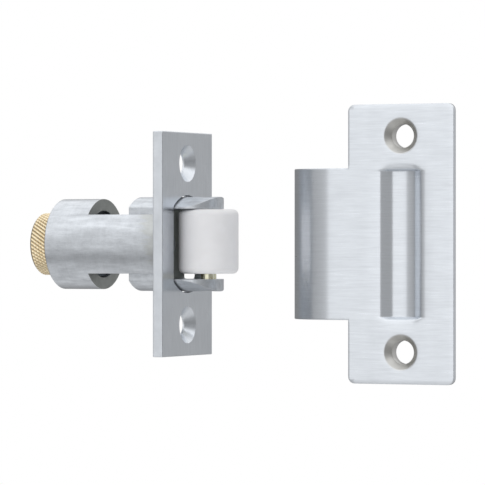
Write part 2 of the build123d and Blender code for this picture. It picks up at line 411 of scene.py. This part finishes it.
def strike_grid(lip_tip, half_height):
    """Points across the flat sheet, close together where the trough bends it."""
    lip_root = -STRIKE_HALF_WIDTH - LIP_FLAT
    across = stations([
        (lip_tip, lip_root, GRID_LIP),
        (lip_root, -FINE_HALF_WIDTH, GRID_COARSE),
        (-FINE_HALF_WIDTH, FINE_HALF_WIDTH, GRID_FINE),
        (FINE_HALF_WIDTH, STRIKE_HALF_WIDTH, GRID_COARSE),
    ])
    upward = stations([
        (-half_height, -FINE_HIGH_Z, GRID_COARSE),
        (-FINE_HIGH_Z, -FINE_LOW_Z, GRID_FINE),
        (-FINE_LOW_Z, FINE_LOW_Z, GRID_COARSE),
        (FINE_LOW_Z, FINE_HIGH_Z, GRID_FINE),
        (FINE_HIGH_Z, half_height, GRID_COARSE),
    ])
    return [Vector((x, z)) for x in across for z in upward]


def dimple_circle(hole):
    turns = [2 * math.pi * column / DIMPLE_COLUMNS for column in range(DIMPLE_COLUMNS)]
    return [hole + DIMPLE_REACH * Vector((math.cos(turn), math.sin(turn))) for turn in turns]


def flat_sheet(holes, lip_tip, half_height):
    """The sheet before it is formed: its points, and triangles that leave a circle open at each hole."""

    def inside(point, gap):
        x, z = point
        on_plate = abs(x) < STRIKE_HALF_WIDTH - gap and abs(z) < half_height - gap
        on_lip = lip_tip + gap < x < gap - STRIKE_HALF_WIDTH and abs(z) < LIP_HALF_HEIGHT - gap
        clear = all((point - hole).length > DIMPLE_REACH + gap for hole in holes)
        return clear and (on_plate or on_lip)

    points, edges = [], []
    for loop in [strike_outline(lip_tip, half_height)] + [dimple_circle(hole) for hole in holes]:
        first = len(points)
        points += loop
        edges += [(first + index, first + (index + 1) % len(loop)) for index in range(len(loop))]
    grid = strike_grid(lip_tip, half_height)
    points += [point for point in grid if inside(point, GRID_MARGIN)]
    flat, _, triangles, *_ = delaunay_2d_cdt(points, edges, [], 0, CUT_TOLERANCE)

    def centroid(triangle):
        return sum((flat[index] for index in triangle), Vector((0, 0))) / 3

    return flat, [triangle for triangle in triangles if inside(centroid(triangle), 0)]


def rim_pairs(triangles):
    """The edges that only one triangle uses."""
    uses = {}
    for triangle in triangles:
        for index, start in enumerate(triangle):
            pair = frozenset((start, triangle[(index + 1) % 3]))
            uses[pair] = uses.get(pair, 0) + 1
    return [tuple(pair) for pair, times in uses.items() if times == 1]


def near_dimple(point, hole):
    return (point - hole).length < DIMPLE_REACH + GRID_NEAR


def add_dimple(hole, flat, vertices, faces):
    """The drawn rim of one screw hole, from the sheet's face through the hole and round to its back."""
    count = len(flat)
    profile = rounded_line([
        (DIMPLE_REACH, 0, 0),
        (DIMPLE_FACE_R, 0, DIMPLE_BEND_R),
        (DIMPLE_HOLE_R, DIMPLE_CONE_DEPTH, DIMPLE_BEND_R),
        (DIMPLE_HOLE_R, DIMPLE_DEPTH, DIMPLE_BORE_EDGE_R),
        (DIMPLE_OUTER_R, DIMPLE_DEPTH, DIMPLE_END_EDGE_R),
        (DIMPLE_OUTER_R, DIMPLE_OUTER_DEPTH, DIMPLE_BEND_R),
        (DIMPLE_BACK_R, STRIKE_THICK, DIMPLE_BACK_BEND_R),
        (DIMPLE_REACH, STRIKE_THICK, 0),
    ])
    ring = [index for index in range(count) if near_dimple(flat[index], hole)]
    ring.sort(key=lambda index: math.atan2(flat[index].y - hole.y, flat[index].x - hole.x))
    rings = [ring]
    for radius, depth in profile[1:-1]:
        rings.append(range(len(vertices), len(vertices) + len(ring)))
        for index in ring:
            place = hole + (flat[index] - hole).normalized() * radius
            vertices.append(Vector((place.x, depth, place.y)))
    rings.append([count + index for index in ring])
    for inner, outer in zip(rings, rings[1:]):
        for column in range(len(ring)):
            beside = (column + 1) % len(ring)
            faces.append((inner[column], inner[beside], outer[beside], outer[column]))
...
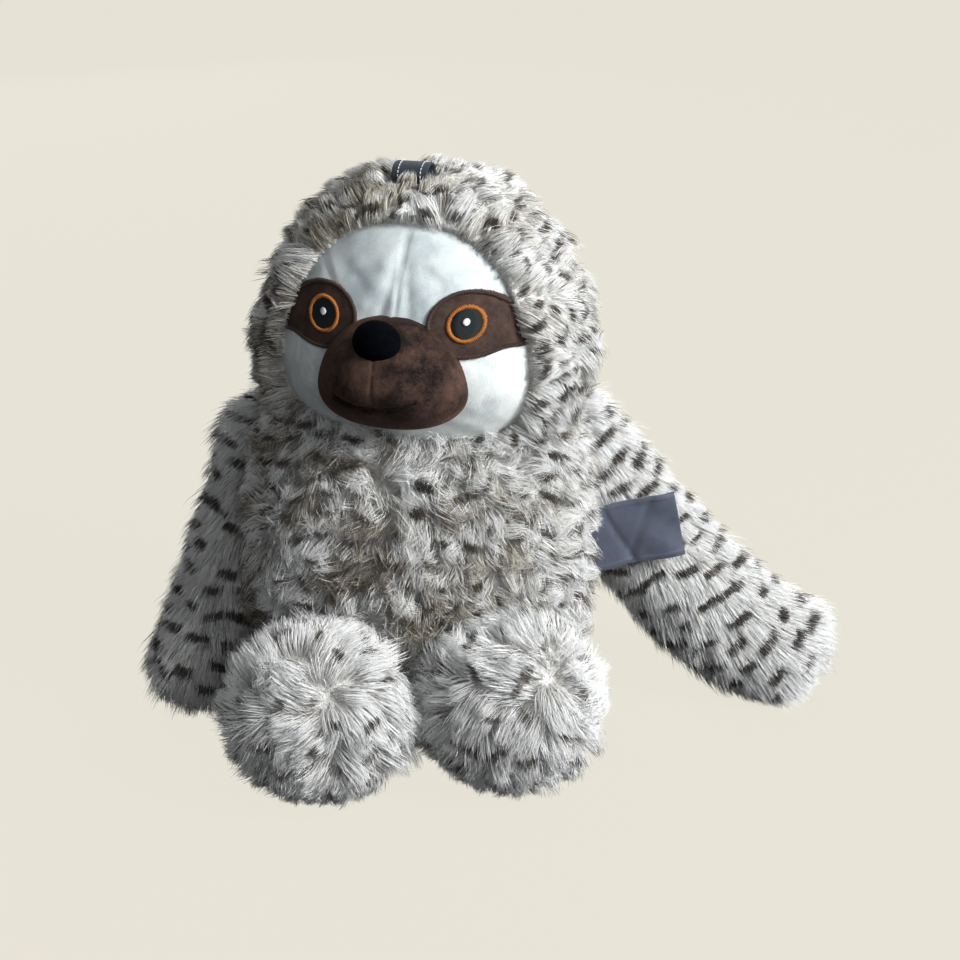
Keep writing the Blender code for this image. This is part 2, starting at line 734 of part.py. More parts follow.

What needs to be done:
Examine the records and pull out every line where the string "code" occurs.

Solution for this problem:
Write part 2 of the build123d and Blender code for this picture. It picks up at line 411 of scene.py. This part finishes it.
Keep writing the Blender code for this image. This is part 2, starting at line 734 of part.py. More parts follow.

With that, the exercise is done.